UK taxpayers may be funding research for China’s defence project
EXPERTS fear British taxpayers could be inadvertently contributing to funding the Chinese defence programme, after millions of pounds of public funds were poured into technology research undertaken in collaboration with controversial Chinese universities known for their military links.
The UK’S Engineering and Physical Sciences Research Council (EPSRC) distributed more than £6.5 million to British universities including Manchester
for studies undertaken with these controversial Chinese institutions, according to disclosures on academic papers.
While the research programmes focused on technologies that could be used for civilian purposes, experts have warned they also have the potential to be used for military applications, prompting fears that tax-payer-funded research could be exploited by Beijing.
In two cases, researchers even stated on their grant application forms that the technologies they were looking at could have “both civilian and military applications” or be used for “military controlling”. The disclosure comes days after The Daily Telegraph revealed that Huawei has also backed a string of research projects linking British universities with Chinese defence institutions, which focused on these so-called “dual use” technologies. Huawei denies any wrongdoing. Experts have now warned the studies funded by the EPSRC may be part of a worrying pattern of partnerships between British universities and Chinese universities that are known for their strong military ties – and that they could be used to fuel China’s controversial surveillance regime and its ambition to become the world’s most powerful military force by 2049.
Iain Duncan Smith, the former Tory leader, said the collaborations were “tantamount to transfer of technologies to the Chinese government”, and accused the EPSRC and British universities of “living in a naive world”.
“You cannot say there is any [Chinese] institution that is safe from the reach of that government.”
The EPSRC defended the payments. Executive chair Professor Dame Lynn
Gladden said: “These grants were fully consistent with government policy. All UK funding was directed to fund research by UK universities.”
A spokesman added that it allocates funding to projects rather than individual papers “through the lens of the quality of academic research”, and it is for individual universities to decide who they work with, as long as there is no legal breach and the other universities cover their own costs.

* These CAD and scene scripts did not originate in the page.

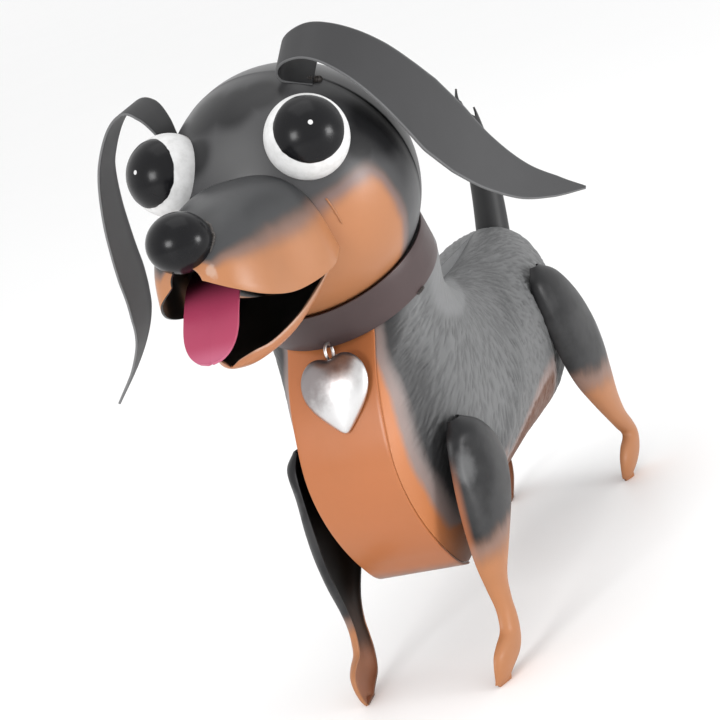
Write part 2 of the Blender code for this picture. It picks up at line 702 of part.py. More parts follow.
def build():
    """Builds the whole dog."""
    clear_scene()
    parts = make_collection("garden_dog_statue")
    cutters = make_collection("cutters")
    finishes = {
        "fur_grey": make_material("fur_grey", 0.42, 0.0),
        "head_charcoal": make_material("head_charcoal", 0.35, 0.0),
        "tan_orange": make_material("tan_orange", 0.38, 0.0),
        "collar_brown": make_material("collar_brown", 0.5, 0.0),
        "gloss_black": make_material("gloss_black", 0.12, 0.0),
        "eye_white": make_material("eye_white", 0.25, 0.0),
        "tongue_pink": make_material("tongue_pink", 0.35, 0.0),
        "silver": make_material("silver", 0.32, 1.0),
        "ear_grey": make_material("ear_grey", 0.55, 0.0),
    }

    head_room = make_head(finishes, parts, cutters)
    body_room = make_body_room(cutters)
    collar = make_collar("collar", 0.0, 0.0, finishes["collar_brown"], parts)
    collar_room = as_cutter(make_collar("collar_room", GAP, COLLAR_WIDTH, None, cutters))
    for side, name in ((1, "body_left"), (-1, "body_right")):
        body = make_body(side, name, finishes["fur_grey"], parts)
        cut(body, head_room)
        cut(body, collar_room)
    cut(make_band(finishes["tan_orange"], parts), collar_room)

    nose_place = head_point(NOSE_PLACE)
    ball("nose", NOSE_RADIUS, nose_place, 20, 10, finishes["gloss_black"], parts)
    nose_room = as_cutter(ball("nose_room", NOSE_RADIUS + GAP, nose_place, 20, 10, None, cutters))
    muzzle = make_muzzle(finishes["tan_orange"], parts)
    cut(muzzle, head_room)
    cut(muzzle, nose_room)
    cut(make_jaw(finishes["tan_orange"], parts), head_room)
    cut(make_tongue(finishes["tongue_pink"], parts), head_room)
    for side, name in ((1, "eye_left"), (-1, "eye_right")):
        place = head_point((side * EYE_PLACE.x, EYE_PLACE.y, EYE_PLACE.z))
        eye = ball(name, EYE_RADIUS, place, 20, 10, finishes["eye_white"], parts)
        cut(eye, head_room)

    right_root = Vector((-EAR_ROOT.x, EAR_ROOT.y, EAR_ROOT.z))
    cut(ear_strip("ear_left", EAR_ROOT, LEFT_EAR_ACROSS, LEFT_EAR_BEND, LEFT_EAR_WIDTHS,
                  finishes["ear_grey"], parts), head_room)
    cut(ear_strip("ear_right", right_root, RIGHT_EAR_ACROSS, RIGHT_EAR_BEND, RIGHT_EAR_WIDTHS,
                  finishes["ear_grey"], parts), head_room)

    make_ring("tag_ring", RING_WIRE, finishes["silver"], parts)
    ring_room = as_cutter(make_ring("ring_room", RING_WIRE + GAP, None, cutters))
    heart = make_heart(finishes["silver"], parts)
    cut(collar, ring_room)
    cut(heart, ring_room)
    cut(make_tail(finishes["ear_grey"], parts), body_room)

    for side, word in ((1, "left"), (-1, "right")):
        for stations, which in ((FRONT_LEG, "front"), (HIND_LEG, "hind")):
            leg = make_leg("leg_" + which + "_" + word, stations, side,
                           finishes["fur_grey"], parts)
            cut(leg, body_room)
    stand_on_origin(parts, cutters)


def stand_on_origin(parts, cutters):
    """Moves the dog so that the origin is under the middle of its whole box."""
    bpy.context.view_layer.update()
    graph = bpy.context.evaluated_depsgraph_get()
    corners = []
    for thing in parts.objects:
        shape = thing.evaluated_get(graph)
        corners += [thing.matrix_world @ point.co for point in shape.to_mesh().vertices]
        shape.to_mesh_clear()
    low = Vector(min(c[axis] for c in corners) for axis in range(3))
    high = Vector(max(c[axis] for c in corners) for axis in range(3))
    shift = Vector((-(low.x + high.x) / 2, -(low.y + high.y) / 2, -low.z))
    for thing in list(parts.objects) + list(cutters.objects):
        thing.location += shift
    bpy.context.view_layer.update()


build()
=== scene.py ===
"""Garden dog of bent and pressed sheet steel: its looks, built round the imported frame.

Tables of a form's places are in millimetres from the point between the two front toes, with x
to the dog's left, y to its tail and z up. Places on the head are in the head's own directions
(left, back, up), from the middle of its ball. Everything else is in metres, in the frame's axes.
"""

import logging
import math
from contextlib import contextmanager
from dataclasses import dataclass
from enum import Enum
from typing import Iterator, Optional, Sequence, Union

import bpy
import numpy as np
from mathutils import Matrix, Vector


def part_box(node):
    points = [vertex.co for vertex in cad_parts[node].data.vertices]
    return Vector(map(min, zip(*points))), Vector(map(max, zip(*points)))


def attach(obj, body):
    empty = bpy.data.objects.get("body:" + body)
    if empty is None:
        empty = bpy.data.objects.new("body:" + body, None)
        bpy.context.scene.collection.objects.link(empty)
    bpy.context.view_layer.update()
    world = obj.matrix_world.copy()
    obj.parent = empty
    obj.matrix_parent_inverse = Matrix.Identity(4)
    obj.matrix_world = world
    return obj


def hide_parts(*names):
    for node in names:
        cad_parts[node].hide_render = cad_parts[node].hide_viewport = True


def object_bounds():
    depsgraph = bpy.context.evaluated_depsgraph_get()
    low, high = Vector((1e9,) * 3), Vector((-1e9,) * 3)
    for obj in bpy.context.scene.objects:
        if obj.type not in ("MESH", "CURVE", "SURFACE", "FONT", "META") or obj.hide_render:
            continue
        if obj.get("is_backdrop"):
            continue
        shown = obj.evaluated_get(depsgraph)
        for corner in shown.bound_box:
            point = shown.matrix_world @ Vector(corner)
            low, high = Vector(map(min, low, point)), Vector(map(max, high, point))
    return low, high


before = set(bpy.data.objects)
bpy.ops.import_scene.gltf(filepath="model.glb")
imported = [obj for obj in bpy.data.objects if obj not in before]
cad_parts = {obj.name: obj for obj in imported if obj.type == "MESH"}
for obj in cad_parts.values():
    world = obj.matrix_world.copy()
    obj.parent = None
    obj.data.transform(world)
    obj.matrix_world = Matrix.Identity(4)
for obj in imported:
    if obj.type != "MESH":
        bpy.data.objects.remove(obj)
CAD_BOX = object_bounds()

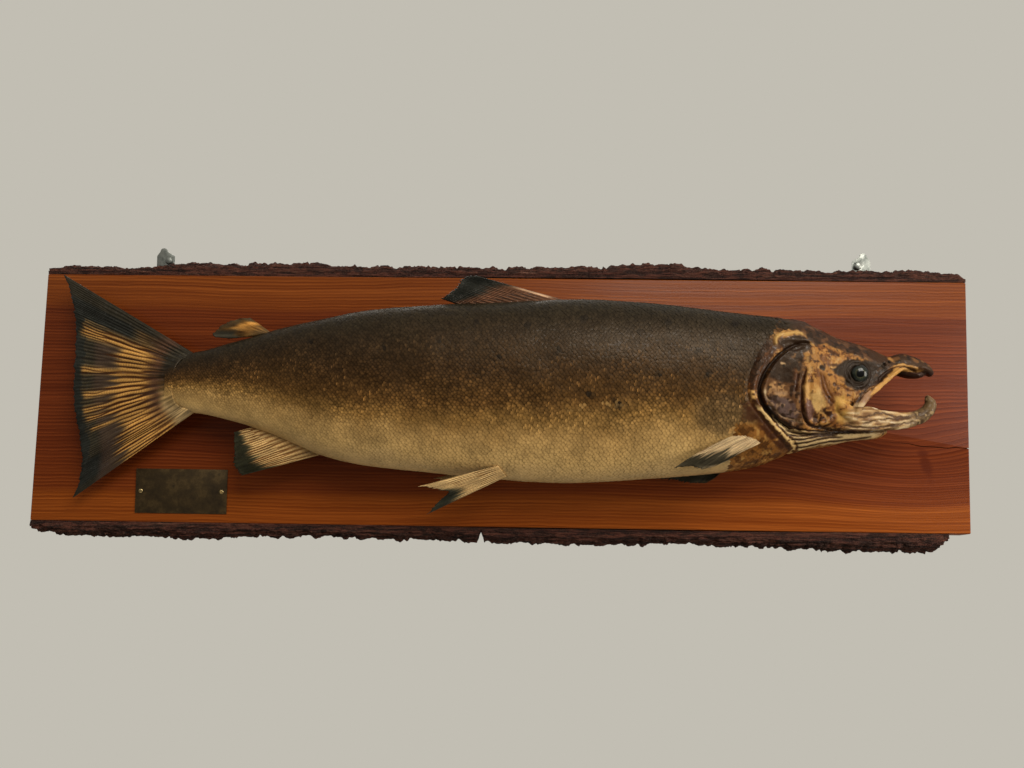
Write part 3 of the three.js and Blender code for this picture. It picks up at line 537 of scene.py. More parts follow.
def head_marking(places, colour, inward):
    """Lays the head's bones, folds and streaks over the body's colour."""
    x, z = places[:, 0], places[:, 2]
    sway = np.stack([noise(places, 5, 21), noise(places, 5, 22)], axis=1) * 1.3
    sway += np.stack([noise(places, 1.8, 23), noise(places, 1.8, 24)], axis=1) * 0.6
    wx, wz = x + sway[:, 0], z + sway[:, 1]
    lay = layer_on(colour)

    # Bare skin of the head, from the shoulder rim forward.
    ring = from_line(wx, wz, curve([(330, 112), (316, 92)] + SHOULDER_RIM + [(318, -70)]))[0]
    bare = ease(-2, 2, ring)
    mottle = noise(places, 6.5, 31)
    fine = noise(places, 2.6, 32)

    def specks(low, high, size, seed, fine_share=0):
        """Irregular specks: 0 where the noise is under low, and 1 from high on."""
        return ease(low, high, noise(places, size, seed) + fine_share * fine)

    lay((186, 137, 76), bare)
    lay((118, 72, 36), bare * 0.75 * ease(0.12, 0.5, mottle + 0.4 * fine))
    lay((222, 182, 118), bare * 0.7 * specks(0.2, 0.65, 5, 33, 0.3))
    veins = np.abs(noise(places, 4.4, 45) + 0.4 * noise(places, 1.7, 46))
    lay((92, 52, 24), bare * 0.85 * ease(0.16, 0.04, veins) * specks(-0.4, 0.1, 12, 47))
    lay((64, 38, 20), bare * 0.8 * specks(0.25, 0.5, 3.6, 54, 0.3))
    # Gill cover.
    inside, edge_share = from_line(wx, wz, curve(COVER_EDGE))
    on_cover = ease(-0.3, 0.6, inside) * ease(333, 328, wx)
    lay((96, 66, 44), on_cover * 0.9)
    lay((46, 31, 21), on_cover * patch(wx, wz, [(309, 60), (330, 60), (329, 46), (327, 24), (318, 20),
                                                (304, 21), (292, 27), (298, 42)], 2))
    lay((190, 150, 102), on_cover * patch(wx, wz, [(290, 18), (299, 22), (308, 20), (314, 14), (310, 6),
                                                   (301, 4), (291, 8)], 2.5)
        * ease(-0.3, 0.25, fine + 0.5 * mottle + 0.15))
    lay((84, 52, 30), on_cover * 0.8 * blob(wx, wz, (303, 12), (9, 3)) * ease(-0.3, 0.3, fine))
    lay((96, 78, 78), on_cover * patch(wx, wz, [(288, 4), (300, 6), (309, 5), (318, 1), (326, -9), (324, -18),
                                                (312, -17), (297, -9)], 2))
    lay((176, 146, 118), on_cover * 0.8 * specks(0.15, 0.5, 4.2, 34, 0.4) * ease(20, 4, wz))
    lay((150, 112, 72), on_cover * 0.8 * specks(0.15, 0.5, 5.4, 51, 0.4) * ease(312, 322, wx))
    lay((36, 22, 14), on_cover * 0.8 * specks(0.2, 0.5, 3.2, 52, 0.3))
    lay((48, 30, 22), on_cover * 0.8 * specks(0.2, 0.5, 4.6, 35) * ease(14, 2, wz))
    lay((214, 196, 164), stroke(wx, wz, [(287.5, 13), (286.8, 4), (290.5, -3)], 1.8))
    lay((206, 178, 140), blob(wx, wz, (306, 40), (5, 3.6)) * ease(-0.6, 0.3, fine))
    lay((24, 15, 10), blob(wx, wz, (308.5, 38), (1.7, 1.7)))
    lay((120, 72, 34), 0.8 * stroke(wx, wz, [(324, 44), (323, 30), (320, 14), (320, 0)], 3.4)
        * ease(-0.3, 0.4, mottle))
    lay((58, 30, 15), stroke(wx, wz, SHORT_GROOVE, 1.8))
    lay((206, 180, 146), 0.8 * stroke(wx, wz, COVER_SEAM, 0.8))
    # Shoulder rim, the painted shadow in the gap in front of it, gold highlights painted on it, and
    # the temple.
    strip = ease(-5, -1, ring) * ease(14, 10, ring) * (wx < 334) * ease(76, 62, wz)
    lay((58, 32, 14), strip)
    lay((128, 78, 34), 0.55 * hump(ring, 5, 1.3) * strip)
    # Sparse gold specks on the strip's lower part are painted highlights of its gloss.
    lay((186, 128, 62), 0.8 * strip * specks(0.3, 0.6, 3.4, 44) * ease(24, 8, wz))
    breast = ease(1, -3, ring) * ease(-20, -28, wz) * (wx < 334)
    lay((150, 102, 48), breast)
    lay((88, 54, 22), 0.85 * breast * specks(-0.1, 0.4, 6, 48, 0.3))
    lay((206, 164, 96), 0.7 * breast * specks(0.15, 0.5, 4.5, 55))
    lay((246, 216, 156), ease(-0.5, 1, ring) * ease(5, 3.4, ring) * ease(-1, -8, wz) * (wx < 331)
        * specks(-0.9, -0.3, 4, 59))
    lay((36, 20, 11), hump(ring, 6.8, 1.3) * ease(0, -6, wz) * ease(-50, -40, wz))
    lay((110, 66, 26), 0.8 * hump(ring, -1.8, 1.4) * ease(4, -6, wz) * (wx < 331))
    lay((66, 34, 15), 0.9 * ease(-14, -9, ring) * ease(0.5, -1.5, ring) * ease(4, -4, wz) * ease(-58, -46, wz)
        * specks(-0.8, -0.2, 4, 62))
    # A bright yellow patch on the rim's gold, painted as a highlight.
    lay((226, 182, 112), patch(wx, wz, [(272, 11), (279, 11.5), (280.5, 0), (274, -2)], 1.6)
        * ease(-0.6, 0, fine))
    lay((60, 34, 18), 0.8 * patch(wx, wz, [(268, -7), (278, -10), (287, -19), (276, -22), (264, -20)], 3))
    # Painted shadow in the gap under the gill cover's edge, and in the groove along its lower edge.
    lay((30, 17, 10), ease(-4.6, -3.4, inside) * ease(0.2, -0.6, inside) * ease(0, 0.08, edge_share)
        * ease(1, 0.9, edge_share))
    lay((22, 13, 9), stroke(wx, wz, [(289, -3), (298, -13), (309, -23.5), (320, -30)], 2.2))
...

A Telegraph investigation identified seven papers that were undertaken by British institutions in partnership with
Chinese universities, as part of research programmes that accessed EPSRC grants totalling £6,637,875.
Two of the papers were co-authored by researchers at China’s so-called ‘Seven Sons of National Defence’, universities tasked with developing their defence programme, and three were undertaken with the in-house academy for the People’s Liberation Army. Of the money dished out by the EPSRC, £305,891 went to Manchester for research with Beihang University – an institution sanctioned by America for its work on rockets and drones.